Thursday, September 1, 2022

To America's Whitest State

 So I spent a day in true schlepper fashion -- designed to make myself crave getting on a plane and getting out of humid hot Dodge.

After a few hours in the office, I headed up to NE Miami, fetched the nanny, and then drove to Bay Harbor to fetch the adorable toddler grandson. He had been told I was getting him today, and he smiled his impish smile, and followed me out to the SUV. He explained very clearly in Spanish that it was raining, and yet we had no umbrellas.

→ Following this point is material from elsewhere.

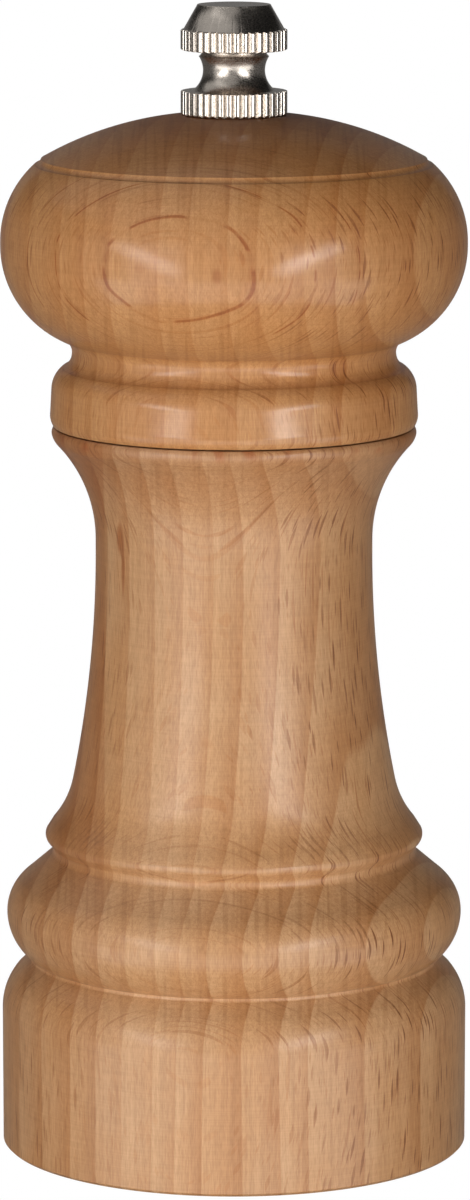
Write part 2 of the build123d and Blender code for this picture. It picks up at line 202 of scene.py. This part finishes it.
# ---- Meshes -----------------------------------------------------------------------------
def new_piece(name, vertices, faces, crisp_above=radians(50)):
    """Object with that mesh, smooth except at edges sharper than crisp_above."""
    mesh = bpy.data.meshes.new(name)
    mesh.from_pydata(vertices, [], faces)
    mesh.validate()
    mesh.polygons.foreach_set("use_smooth", [True] * len(mesh.polygons))
    mesh.set_sharp_from_angle(angle=crisp_above)
    piece = bpy.data.objects.new(name, mesh)
    bpy.context.scene.collection.objects.link(piece)
    return piece


def turned_piece(name, outline, angles, cap_radius=None):
    """Closed mesh of an outline turned about Z. cap_radius(angle) cuts the radius down."""
    vertices, rings = [], []
    for radius, height in outline:
        if radius < 1e-6:
            rings.append([len(vertices)])
            vertices.append((0, 0, height * MM))
            continue
        rings.append(list(range(len(vertices), len(vertices) + len(angles))))
        for angle in angles:
            here = min(radius, cap_radius(angle)) if cap_radius else radius
            vertices.append((here * cos(angle) * MM, here * sin(angle) * MM, height * MM))
    faces = []
    count = len(angles)
    for low, high in zip(rings, rings[1:] + rings[:1]):
        if len(low) == 1 and len(high) == 1:
            continue
        for k in range(count):
            after = (k + 1) % count
            if len(low) == 1:
                faces.append((low[0], high[after], high[k]))
            elif len(high) == 1:
                faces.append((low[k], low[after], high[0]))
            else:
                faces.append((low[k], low[after], high[after], high[k]))
    return new_piece(name, vertices, faces)


def even_angles(count):
    return [2 * pi * k / count for k in range(count)]


def knurl_angles():
    pitch = 2 * pi / KNURL_RIDGES
    return [(ridge + place) * pitch for ridge in range(KNURL_RIDGES) for place, _ in KNURL_PITCH]


def knurl_radius(angle):
    """Radius that the knurling leaves at an angle of knurl_angles()."""
    place = angle * KNURL_RIDGES / (2 * pi)
    place -= floor(place + 1e-6)
    depth = min(KNURL_PITCH, key=lambda step: abs(step[0] - place))[1]
    return KNURL_R - depth * (KNURL_R - KNURL_ROOT_R)


def stacked_piece(name, rings):
    """Closed mesh through rings of points that run the same way round."""
    count = len(rings[0])
    vertices = [tuple(k * MM for k in point) for ring in rings for point in ring]
    faces = [tuple(reversed(range(count))), tuple(range(len(vertices) - count, len(vertices)))]
    for low in range(0, len(vertices) - count, count):
        for k in range(count):
            after = (k + 1) % count
            faces.append((low + k, low + after, low + count + after, low + count + k))
    return new_piece(name, vertices, faces)


def square_radius(angle):
    """Radius of the rounded square at an angle."""
    fold = abs((angle + pi / 4) % (pi / 2) - pi / 4)
    inner = SHAFT_HALF - SHAFT_CORNER
    if SHAFT_HALF * tan(fold) <= inner:
        return SHAFT_HALF / cos(fold)
    reach, off = inner * sqrt(2), fold - pi / 4
    return reach * cos(off) + sqrt(SHAFT_CORNER ** 2 - (reach * sin(off)) ** 2)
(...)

He was correct.

Back at the house, I played with the 7 week old gorgeous little brother -- at one point getting the two bros on the couch to watch Coco Melon, which is the new version of the Wee Sing videos we used to play for the Ds -- bright colors, simple melodies, sweet morality messages.

After a few hours, I left for Miami Beach, across the Julia Tuttle. I drive it all the time, and each and every time I marvel at how gorgeous our city is. I passed Mt. Sinai Hospital, and recalled visiting both my Mom and father in law there in the final weeks of their lives -- before they each returned to Miami Jewish Home to die.

Then down Alton to D2 and Jonathan's place on the Bay, where I assumed control of the enormous dog, and caught up with D2. And then it was an hour back to Pinecrest.

Tomorrow our flight leaves at 8:30, you'll pardon the expression, as my old boss Ed used to say about early appointments. Wifey is none too pleased, but realizes the connection requires an early departure. We fly to D.C., change, and hopefully make our connection to Portland, Maine -- America's whitest state.

From the Portland airport, we have an hour Uber up to Oxford, and then 4 nights with our dear friends. Ought to be a lovely time.

I realized I haven't been on a plane since December of '19 -- nearly 3 years! Wifey took a single trip to Atlanta -- on her own, earlier this year, and got Covid after she returned.

Truth is, my desire to travel has fallen to dangerously low levels. Wifey has always been the one to goad us into going places -- unless they involved away Canes games, in which case I DID initiate -- and I'm glad she did. Because of her, we got to see many wonderful things. I still remember walking the streets of Istanbul! Really? I was there? It gave me, technically, the cred of having been to Asia.

We've seen most of the US, including Alaska. We've been to Central America, and South America. We've been to Europe many times -- France thrice -- and are due to go back in late October for a Lyon to Avignon river cruise.

The pattern for me is the same -- sort of resignation of having to deal with the hassles of travel -- and then I thoroughly enjoy the trip once we're there.

Part of the reason is I'm spoiled -- I LOVE where I live. My most sacred people are all within 60 miles or so, and each day I get up and walk through a tropical paradise -- though I prefer it when it's cooler.

So off in  a few hours to Oxford, Maine. As I drove across the causeway last evening, and looked at Miami's towering skyline, it occurred to me that a single one of those towers has a greater population than the entire town we're visiting.

I guess the change for a few days is healthy -- though it IS disorienting to me to only hear English spoken. But that's ok.